‘Free’ stuff comes at a cost

Putting the bin outside the house this week I was approached by a young woman working for the local council who asked me if I would mind answering a few questions about public transport in the area. 

I chatted away to her for a bit and worked out they were trying to encourage people to walk and cycle in the local area and determining the barriers to doing so. As an avid cyclist, she’s picked the right person to bend her ear.


At the end of the survey she offered to send me a ‘goody bag’ with cycle and walking maps of the local area and beyond. I politely declined and she looked at me suspiciously: ‘But it’s a free goody bag’, she said. ‘It’s free.’


I managed to get back inside without taking her up on the offer of more clutter being sent to my house, and thinking back on it I realise what she was offering wasn’t ‘free’.

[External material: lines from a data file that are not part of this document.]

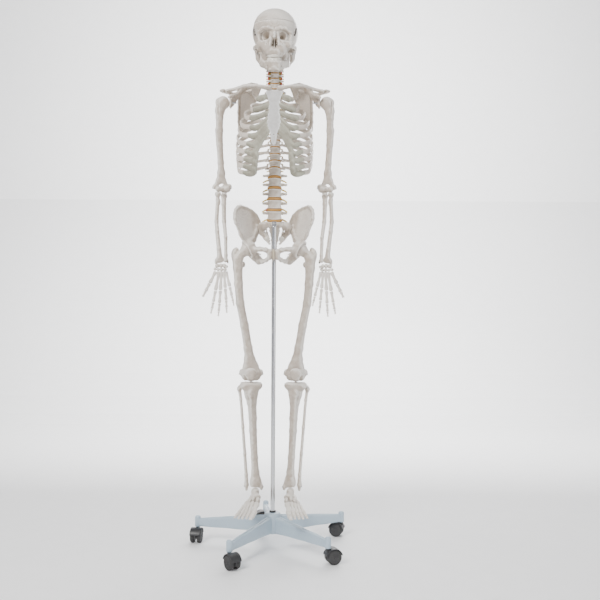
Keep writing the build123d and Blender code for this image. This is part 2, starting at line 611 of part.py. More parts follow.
def make_feet():
    """Seven tarsal bones, five metatarsals and fourteen toe bones a side, each clear of the next."""
    x, z = ANKLE_HALF_SPAN, SOLE
    cuboid = (x + 24, -44, z + 24)
    talus = lump((x + 2, -4, ANKLE - 15), (13, 23, 12)) - lump(cuboid, (10, 16, 10))
    bones = [
        talus,
        turned((x + 9, 50, z + 16), (x + 8, -24, z + 25), [13, 14, 13, 11]),
        lump((x - 3, -38, z + 46), (15, 7.5, 11)),
        lump(cuboid, (9, 15, 9)),
        lump((x - 9, -59, z + 38), (6.5, 10, 10)),
        lump((x + 5, -57, z + 43), (5.5, 8.5, 8)),
        lump((x + 16, -58, z + 37), (4.5, 8.5, 8)),
    ]
    bases = [(-8, -73, 33), (5, -69, 36), (15, -70, 33), (24, -65, 28), (33, -58, 23)]
    heads = [(-1, -128, 15), (13, -134, 17), (25, -130, 15), (36, -122, 13), (47, -110, 12)]
    for base, head, widths in zip(bases, heads, METATARSAL_WIDTHS):
        bones.append(turned((x + base[0], base[1], z + base[2]), (x + head[0], head[1], z + head[2]), widths))
    for i, (base, head) in enumerate(zip(bases, heads)):
        run = hypot(head[0] - base[0], head[1] - base[1])
        ahead = Vector((head[0] - base[0]) / run, (head[1] - base[1]) / run, 0)
        lengths = (31, 23) if i == 0 else (24 - i, 11, 10)
        start = Vector(x + head[0], head[1], z + head[2]) + ahead * 2
        for length, drop in zip(lengths, (1.5, 2.5, 1.0)):
            end = start + ahead * (length - 1) - Vector(0, 0, drop)
            bones.append(turned(start, end, (7, 5, 6) if i == 0 else (4.4, 3.2, 4.0)))
            start = end + ahead * 1.2
    save_pair("foot_bones", *[b & block((-500, -500, SOLE), (500, 500, ANKLE - 0.5)) for b in bones])


# ---------------------------------------------------------------- thorax
def rib_shape(number):
    """(side half width, drop from back to front, front end x, front end y) of a rib."""
    share = (number - 1) / 11
    half_width = CAGE_HALF_WIDTH * min(1.0, 0.44 + 0.235 * (number - 1) - 0.0265 * (number - 1) ** 2)
    half_width = CAGE_HALF_WIDTH if 6 <= number <= 9 else half_width
    half_width = {10: CAGE_HALF_WIDTH - 2, 11: CAGE_HALF_WIDTH - 9, 12: CAGE_HALF_WIDTH - 26}.get(number, half_width)
    drop = min(24 + 13.5 * (number - 1), 96)
    front_x = min(50 + 10 * (number - 1), 78) if number < 6 else 78 + 3.5 * (number - 5)
    front_y = STERNUM_TOP_FRONT + (CAGE_FRONT - STERNUM_TOP_FRONT) * min(0.15 + 1.1 * share * 2, 0.72)
    front_y += max(0, number - 7) * 9
    return half_width, drop, front_x, front_y


def rib_route(number):
    """Corners of a left rib's route, from its head beside the vertebra round to its front end."""
    half_width, drop, front_x, front_y = rib_shape(number)
    vertebra_width, vertebra_depth = BODY_OF["thoracic", number][1:]
    middle = VERTEBRA_AT["thoracic", number]
    body_height = BODY_OF["thoracic", number][0]
    back_y, level = middle.origin.Y, middle.origin.Z + body_height * 0.1
    angle_y = back_y + vertebra_depth / 2 + 14
    slope = drop / (angle_y - front_y)
    plan = [
        (vertebra_width / 2 + CLEAR + RIB_THICKNESS / 2, back_y + vertebra_depth * 0.28),
        (half_width * 0.30 + 10, angle_y - 9),
        (half_width * 0.60 + 8, angle_y + 3),
        (half_width * 0.98, angle_y - 34 - 8 * number / 12),
        (half_width * 1.03, (angle_y + front_y) / 2 - 14),
        (front_x + (half_width - front_x) * 0.72, front_y + 26),
        (front_x, front_y),
    ]
    if number == 1:
        plan = [plan[0], (40, angle_y - 6), (62, back_y - 8), (66, front_y + 10), (front_x, front_y)]
    if number > 10:
        plan = plan[:4] + ([(half_width * 1.0, back_y - 40)] if number == 11 else [])
    return [(x, y, level + slope * (y - back_y)) for x, y in plan]


def sternum_plane():
    """Plane of the breastbone: origin at its notch, X to the left, Y down its length, normal forwards."""
    rise = FIRST_RIB_HEIGHT + 4
    lean = (CAGE_FRONT - STERNUM_TOP_FRONT) / STERNUM_LENGTH
    down = Vector(0, lean, -sqrt(1 - lean * lean))
    return Plane(origin=(0, STERNUM_TOP_FRONT, rise), x_dir=(1, 0, 0), z_dir=Vector(1, 0, 0).cross(down))


def sternum_point(across, down, off=0.0):
    """A point in space from a place on the breastbone."""
    plane = sternum_plane()
    return tuple(plane.from_local_coords((across, down, off)))


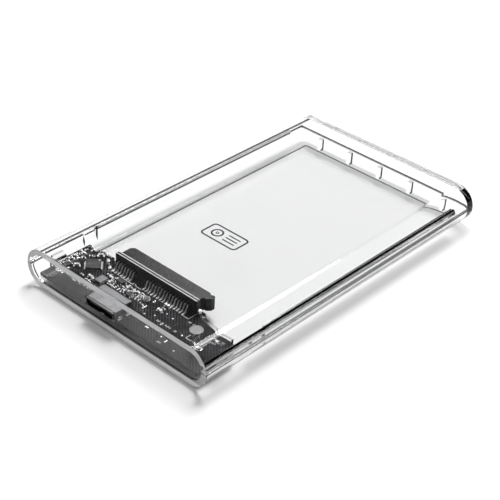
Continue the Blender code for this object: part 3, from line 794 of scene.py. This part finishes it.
# %% Choke coil
COIL_TURNS = 11
DRUM = ((0.98, 0.3, 0.0), (0.5, 1.0, 0.0), (0.62, 0.2, 0.8))    # radius, height and foot as shares
TURN_RING = 0.76
TURN_LEVEL = 0.55
TURN_RADIUS = 0.2
TURN_HALF_HEIGHT = 0.32
low, high = (Vector(corner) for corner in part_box("choke_coil"))
coil_middle = (low + high) / 2
coil_radius = (high.x - low.x) / 2
coil_height = high.z - low.z
drum, winding = bmesh.new(), bmesh.new()
for radius, share, lift in DRUM:
    height = share * coil_height
    middle = Vector((coil_middle.x, coil_middle.y, low.z + lift * coil_height + height / 2))
    bmesh.ops.create_cone(drum, cap_ends=True, segments=32, radius1=radius * coil_radius,
                          radius2=radius * coil_radius, depth=height,
                          matrix=Matrix.Translation(middle))
for turn_number in range(COIL_TURNS):
    angle = turn_number * math.tau / COIL_TURNS
    outward = Vector((math.cos(angle), math.sin(angle), 0))
    place = Matrix.Translation(Vector((coil_middle.x, coil_middle.y, low.z + TURN_LEVEL * coil_height))
                               + TURN_RING * coil_radius * outward)
    size = Matrix.Diagonal((TURN_RADIUS * coil_radius, TURN_RADIUS * coil_radius,
                            TURN_HALF_HEIGHT * coil_height, 1))
    bmesh.ops.create_uvsphere(winding, u_segments=10, v_segments=8, radius=1, matrix=place @ size)
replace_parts(link("choke_drum", drum, FERRITE), "choke_coil")
link("choke_winding", winding, TIN)

# %% [markdown]
# ## Drive socket details
# Each contact tail is soldered to its own pad, and the solder climbs the foot a little.
# A melted shape could be sculpted, but a low pool with a rounded step on it reads as
# solder from arm's length. Two thin near-white strips along the top of the block are a
# painted highlight. They stand for the light caught by the block's rounded top edges.

# %% Solder under the contact tails
TAILS = sorted(node for node in NODES if "_contact_" in node)
FOOT_LENGTH = 1 * MM
POOL = (1.5 * MM, 0.62 * MM, 0.16 * MM)
POOL_SHIFT = -0.2 * MM
CLIMB = (0.5 * MM, 0.5 * MM, 0.45 * MM)
CLIMB_SHIFT = 0.45 * MM
tail_solder = bmesh.new()
for node in TAILS:
    low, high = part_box(node)
    middle = Vector(((low[0] + high[0]) / 2, low[1] + FOOT_LENGTH / 2, PAD_LEVEL))
    foot = Block(middle, Vector((0, 1, 0)))
    add_block(tail_solder, foot, (POOL_SHIFT, 0), POOL, lift=ON_BOARD, round_edge=0.05 * MM)
    add_block(tail_solder, foot, (CLIMB_SHIFT, 0), CLIMB, lift=ON_BOARD, round_edge=0.14 * MM)
link("tail_solder", tail_solder, TIN)

# %% Painted highlight strips on the drive socket
SOCKET_LOW, SOCKET_HIGH = (Vector(corner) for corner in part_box("sata_housing"))
BLOCK_DEPTH = 1.6 * MM
SIDE_TAB = 1.5 * MM
HIGHLIGHT_STRIP = 0.28 * MM
HIGHLIGHT_FROM_LEFT = 0.2 * MM
HIGHLIGHTS_FROM_REAR = (0.14 * MM, 1.2 * MM)
socket_highlight_strips = bmesh.new()
block_rear = SOCKET_LOW.y + BLOCK_DEPTH
highlight_length = SOCKET_HIGH.x - SOCKET_LOW.x - SIDE_TAB
for step in HIGHLIGHTS_FROM_REAR:
    middle = Vector((SOCKET_LOW.x + HIGHLIGHT_FROM_LEFT + highlight_length / 2, block_rear - step, SOCKET_HIGH.z))
    highlight_place = Block(middle, Vector((1, 0, 0)))
    add_block(socket_highlight_strips, highlight_place, (0, 0), (highlight_length, HIGHLIGHT_STRIP, HIGHLIGHT_STRIP), lift=-HIGHLIGHT_STRIP / 2, round_edge=0.04 * MM)
# the two near-white strips are a painted highlight along the block's rounded top edges
link("socket_highlight_strips", socket_highlight_strips, HIGHLIGHT_WHITE)

# %% [markdown]
# ## USB socket details
# The mouth has two bays, and each holds a tongue with contacts on its lower face. The
# shell is stamped and folded, with spring slots in its roof and tabs soldered to the
# board on each side. The slots could be cut with a Boolean. They are laid on as dark
# hairlines instead, because nothing shows through them.

# %% Contacts and tabs of the USB socket
SHELL_LOW, SHELL_HIGH = (Vector(corner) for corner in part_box("usb_shell"))
SHELL_MIDDLE = (SHELL_LOW + SHELL_HIGH) / 2
USB_ROWS = ((-2.6 * MM, 0.65 * MM), (3.75 * MM, 0.4 * MM))      # middle and pitch of each row
USB_CONTACTS = 5
STRIP = (4 * MM, 0.22 * MM, 0.08 * MM)
STRIP_FROM_FRONT = 3 * MM
TONGUE_UNDER = SHELL_HIGH.z - 1.5 * MM
TAB = (1.3 * MM, 0.3 * MM, 0.9 * MM)
TAB_SOLDER = (1.9 * MM, 0.9 * MM, 0.14 * MM)
TAB_OUT = 0.2 * MM
AHEAD = Vector((0, 1, 0))
usb_contacts, usb_tabs = bmesh.new(), bmesh.new()
for shift, pitch in USB_ROWS:
    for i in range(USB_CONTACTS):
        x = SHELL_MIDDLE.x + shift + (i - (USB_CONTACTS - 1) / 2) * pitch
        strip = Block(Vector((x, SHELL_LOW.y + STRIP_FROM_FRONT, TONGUE_UNDER)), AHEAD)
        add_block(usb_contacts, strip, (0, 0), STRIP, lift=-STRIP[2] / 2)
for side in (-1, 1):
    for y in (SHELL_LOW.y + 3.1 * MM, SHELL_HIGH.y - 1.2 * MM):
        x = SHELL_MIDDLE.x + side * ((SHELL_HIGH.x - SHELL_LOW.x) / 2 + TAB_OUT)
        tab = Block(Vector((x, y, BOARD_TOP)), AHEAD)
        add_block(usb_tabs, tab, (0, 0), TAB, round_edge=0.08 * MM)
        add_block(usb_tabs, tab, (0, 0), TAB_SOLDER, round_edge=0.06 * MM)
link("usb_contacts", usb_contacts, GOLD)
link("usb_tabs", usb_tabs, TIN)

# %% Spring slots of the USB shell
SLOT_FROM_MIDDLE = 3.1 * MM
SLOT_FROM_FRONT = 4 * MM
SLOT_LENGTH = 3 * MM
SLOT_HALF = 0.45 * MM
HAIRLINE = (0.14 * MM, 0.02 * MM)       # width and height
shell_marks = bmesh.new()
for side in (-1, 1):
    x = SHELL_MIDDLE.x + side * SLOT_FROM_MIDDLE
    spring = Block(Vector((x, SHELL_LOW.y + SLOT_FROM_FRONT, SHELL_HIGH.z)), AHEAD)
    for across in (-SLOT_HALF, SLOT_HALF):
        add_block(shell_marks, spring, (0, across), (SLOT_LENGTH, *HAIRLINE), lift=-HAIRLINE[1] / 2)
    add_block(shell_marks, spring, (-SLOT_LENGTH / 2, 0),
              (HAIRLINE[0], 2 * SLOT_HALF + HAIRLINE[0], HAIRLINE[1]), lift=-HAIRLINE[1] / 2)
link("usb_shell_slots", shell_marks, PRINT)

# %% [markdown]
# ## Print and pads on the board
# White ink shows the fitter where parts go. There are outlines, pin marks and short rows
# of figures, which are drawn here as plain strokes that spell nothing. An image texture
# could hold them all, but thin raised strokes stay sharp from any distance. Vias are
# tiny plated holes that carry a track through the board.

# %% Outline and stroke helpers
INK = 0.02 * MM
INK_LINE = 0.16 * MM


def stroke(bm, start, end, width=INK_LINE):
    """A straight ink line between two places on the board."""
    start, end = Vector((*start, BOARD_TOP)), Vector((*end, BOARD_TOP))
    line = Block((start + end) / 2, (end - start).normalized())
    add_block(bm, line, (0, 0), ((end - start).length + width, width, INK))


def ring(bm, centre, size, corner, line, level, height):
    """A rounded outline lying flat: size along x and y, and the width of its line."""
    place = Matrix.Translation((*centre, level)) @ Matrix.Diagonal((*size, 1, 1))
    grid = bmesh.ops.create_grid(bm, x_segments=1, y_segments=1, size=0.5, matrix=place)
    rounded = bmesh.ops.bevel(bm, geom=grid["verts"], offset=corner, segments=8, affect="VERTICES",
                              profile=0.5, material=-1)
    faces = list({face for vert in rounded["verts"] for face in vert.link_faces})
    rim = bmesh.ops.inset_individual(bm, faces=faces, thickness=line, use_even_offset=True)
    bmesh.ops.delete(bm, geom=faces, context="FACES")
    raised = bmesh.ops.extrude_face_region(bm, geom=rim["faces"])
    verts = [item for item in raised["geom"] if isinstance(item, bmesh.types.BMVert)]
    bmesh.ops.translate(bm, verts=verts, vec=(0, 0, height))


# %% Figures that spell nothing
FIGURE_PITCH = 0.62 * MM
FIGURE_ROW = 1.05 * MM
FIGURE_HEIGHT = 0.6 * MM
FIGURE_LEAN = 0.34 * MM
FIGURE_LINE = 0.13 * MM


def figures(bm, start, rows, count, seed):
    """Rows of short strokes, as small print looks from arm's length."""
    chance = random.Random(seed)
    for row in range(rows):
        for i in range(count):
            x = start[0] + i * FIGURE_PITCH
            y = start[1] - row * FIGURE_ROW
            kind = chance.randrange(4)
            if kind == 3:
                continue
            lean = (0.0, FIGURE_LEAN, 0.0)[kind]
            stroke(bm, (x, y), (x + lean, y + FIGURE_HEIGHT), FIGURE_LINE)
            if kind == 2:
                middle = y + FIGURE_HEIGHT / 2
                stroke(bm, (x, middle), (x + FIGURE_HEIGHT / 2, middle), FIGURE_LINE)


# %% White ink: outlines of the drive socket and the light pipe
silk = bmesh.new()
pipe_low, pipe_high = (Vector(corner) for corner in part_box("light_pipe"))
pipe_middle = (pipe_low + pipe_high) / 2
socket_right = SOCKET_HIGH.x - 1.2 * MM
feet_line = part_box(TAILS[0])[0][1] - 0.5 * MM
stroke(silk, (socket_right - 3 * MM, feet_line), (socket_right, feet_line))
stroke(silk, (socket_right, feet_line), (socket_right, feet_line + 3.4 * MM))
stroke(silk, (SOCKET_LOW.x + 6 * MM, feet_line), (SOCKET_LOW.x + 15 * MM, feet_line))
lamp_left = pipe_middle.x - 4.6 * MM
lamp_right = lamp_left + 5.2 * MM
lamp_front = pipe_middle.y + 0.3 * MM
stroke(silk, (lamp_left, lamp_front + 2 * MM), (lamp_left, lamp_front))
stroke(silk, (lamp_left, lamp_front), (lamp_right, lamp_front))
stroke(silk, (lamp_right, lamp_front), (lamp_right, lamp_front + 2.6 * MM))

# %% White ink: figures and small outlines
# each row of figures: its start, the number of rows and of figures, and a seed
FIGURES = (((pipe_middle.x - 0.6 * MM, pipe_middle.y + 6.6 * MM), 3, 9, 3),
           ((socket_right + 1.2 * MM, feet_line - 1.2 * MM), 1, 4, 8),
           ((SHELL_HIGH.x + 7.6 * MM, SHELL_LOW.y + 9.2 * MM), 1, 17, 11),
           ((SHELL_HIGH.x + 16 * MM, SHELL_LOW.y + 3.4 * MM), 1, 3, 4))
for start, rows, count, seed in FIGURES:
    figures(silk, start, rows, count, seed)
for index, (x, y, turn) in enumerate(EXTRAS):
    if index % 2:
        side = Vector((-math.sin(turn), math.cos(turn))) * 0.5 * MM
        ahead = Vector((math.cos(turn), math.sin(turn))) * 0.4 * MM
        middle = Vector((x, y)) + side
        stroke(silk, middle - ahead, middle + ahead, 0.1 * MM)
link("board_print", silk, SILK)

# %% Vias and bare pads
VIA = (0.5 * MM, 0.5 * MM)
VIA_CORNER = 0.2 * MM
VIA_LINE = 0.13 * MM
BARE_PAD = (0.42 * MM, 0.55 * MM, 0.05 * MM)
PAD_SHIFT = 0.36 * MM
crowded = (BOARD_LOW[0] + 1 * MM, SHELL_HIGH.x + 2 * MM, BOARD_LOW[1] + 5 * MM, feet_line - 0.4 * MM)
bare = (SHELL_HIGH.x + 2 * MM, BOARD_HIGH[0] - 6 * MM, BOARD_LOW[1] + 2 * MM, feet_line - 0.4 * MM)
via_places = scatter(45, 0.25 * MM, CIRCLES, 21, crowded) + scatter(9, 0.4 * MM, CIRCLES, 6, bare)
vias = bmesh.new()
for x, y, _ in via_places:
    ring(vias, (x, y), VIA, VIA_CORNER, VIA_LINE, BOARD_TOP, INK)
pad_places = scatter(10, 0.6 * MM, CIRCLES, 9, crowded) + scatter(3, 1.2 * MM, CIRCLES, 2, bare)
for x, y, turn in pad_places:
    pad = Block(Vector((x, y, BOARD_TOP)), Vector((math.cos(turn), math.sin(turn), 0)))
    for side in (-PAD_SHIFT, PAD_SHIFT):
        add_block(vias, pad, (side, 0), BARE_PAD, round_edge=SOLDER_ROUND)
link("vias_and_pads", vias, TIN)
print("vias:", len(via_places), "pads:", len(pad_places))

# %% [markdown]
# ## Bead on the tray floor
# A fine raised bead frames the flat part of the tray's floor, where the drive lies, and
# runs on under the board. A drawn line would do from above, but not from the side. The
# bead is clear like the tray, and only its edges show, as a thin line.

# %% Bead on the tray floor
BEAD = 0.4 * MM
BEAD_HEIGHT = 0.25 * MM
BEAD_CORNER = 1 * MM
BEAD_HALF_WIDTH = 33 * MM
bead_near = BOARD_LOW[1] + 2.4 * MM
bead_far = frame["record"]["physics"]["openings"][0]["box_m"][1][1] - 0.3 * MM
bead = bmesh.new()
ring(bead, (0, (bead_near + bead_far) / 2), (2 * BEAD_HALF_WIDTH, bead_far - bead_near), BEAD_CORNER,
     BEAD, FLOOR_TOP, BEAD_HEIGHT)
link("bay_bead", bead, CLEAR)

# %% [markdown]
# ## Lid mark
# A small printed badge sits on the lid. Here it is a plain frame round a disc symbol and
# three bars. Ink could be a mask in the lid's material. As its own thin piece, riding
# with the lid, it leaves the clear plastic plain. It casts no shadow, or a second,
# blurred badge would show on the tray's floor.

# %% Lid mark
MARK_CENTRE = (0.5 * MM, -18 * MM)
MARK_SIZE = (15.5 * MM, 8 * MM)
MARK_CORNER = 1.6 * MM
MARK_LINE = 0.6 * MM
MARK_RAISED = 0.05 * MM
DISC_CENTRE = (MARK_CENTRE[0] - 3.2 * MM, MARK_CENTRE[1])
DISC_RINGS = ((4.4 * MM, 2.19 * MM, MARK_LINE), (1.2 * MM, 0.59 * MM, 0.3 * MM))   # width, corner, line
BAR = (5 * MM, 0.5 * MM, MARK_RAISED)
BAR_SHIFT = 3 * MM
BAR_PITCH = 1.6 * MM
lid_top = CAD_BOX[1][2]
mark = bmesh.new()
ring(mark, MARK_CENTRE, MARK_SIZE, MARK_CORNER, MARK_LINE, lid_top, MARK_RAISED)
for width, corner, line in DISC_RINGS:
    ring(mark, DISC_CENTRE, (width, width), corner, line, lid_top, MARK_RAISED)
for row in (-1, 0, 1):
    middle = Vector((MARK_CENTRE[0] + BAR_SHIFT, MARK_CENTRE[1] + row * BAR_PITCH, lid_top))
    add_block(mark, Block(middle, Vector((1, 0, 0))), (0, 0), BAR)
lid_mark = link("lid_mark", mark, PRINT, "lid")
lid_mark.visible_shadow = False
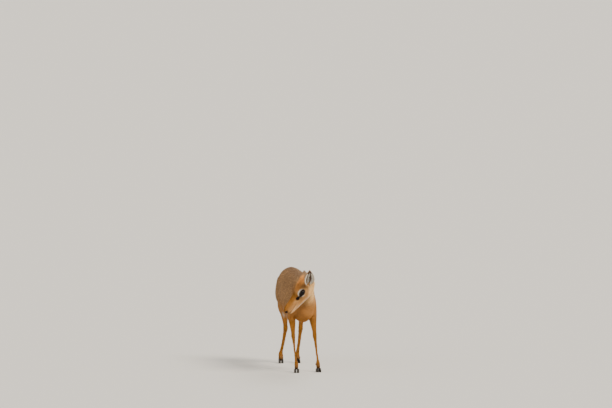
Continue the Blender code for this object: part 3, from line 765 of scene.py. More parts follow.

It was ‘free’ in the sense that it wouldn’t have cost me anything financially, but it would cost me in other ways.


I spent years ‘salvaging’ free items from other people’s front gardens and jumping at the chance to take something if someone was giving it away. I then spent years lugging other people’s junk from house to house.


It cost me time and energy, it was exhausting.


Of course, the goody bag is a lot less hassle than a ‘free’ dresser or chair but the same principle applies: free comes at a cost.


And if I don’t need something then it’s definitely not ‘free’.


9 thoughts on “‘Free’ stuff comes at a cost

  1. I even stopped subscribing to most digital newsletters. They were cluttering up my inbox and making me feel guilty for not reading them. Now I ignore the pop up box on every website that wants me to sign up for “free”. No clutter. No guilt.


  2. After many years of being happy to receive ‘so called’ freebies, I have finally come around to being of the same mind set. No more collecting hotel toiletries, or free samples in stores and magazines, unless they are exactly what I already use or of natural origin. Like yourselves, I too have recently changed over to a more natural beauty regime and no longer use the types of products usually provided in hotels and as samples. It is making life much simpler and much less cluttered and there are now few if any items lurking in the cupboards waiting to be used.

    Liked by 1 person

      1. It’s difficult to say really whether I’ve found a difference, because I am still trying to find products to suit my skintype and I have had some problems with breakouts and reactions to some products. I’m persevering though and there are lots more natural products out there these days, which is good. I definitely feel a difference in my attitude to life, nature and other things, more than feeling a physical difference from using natural products.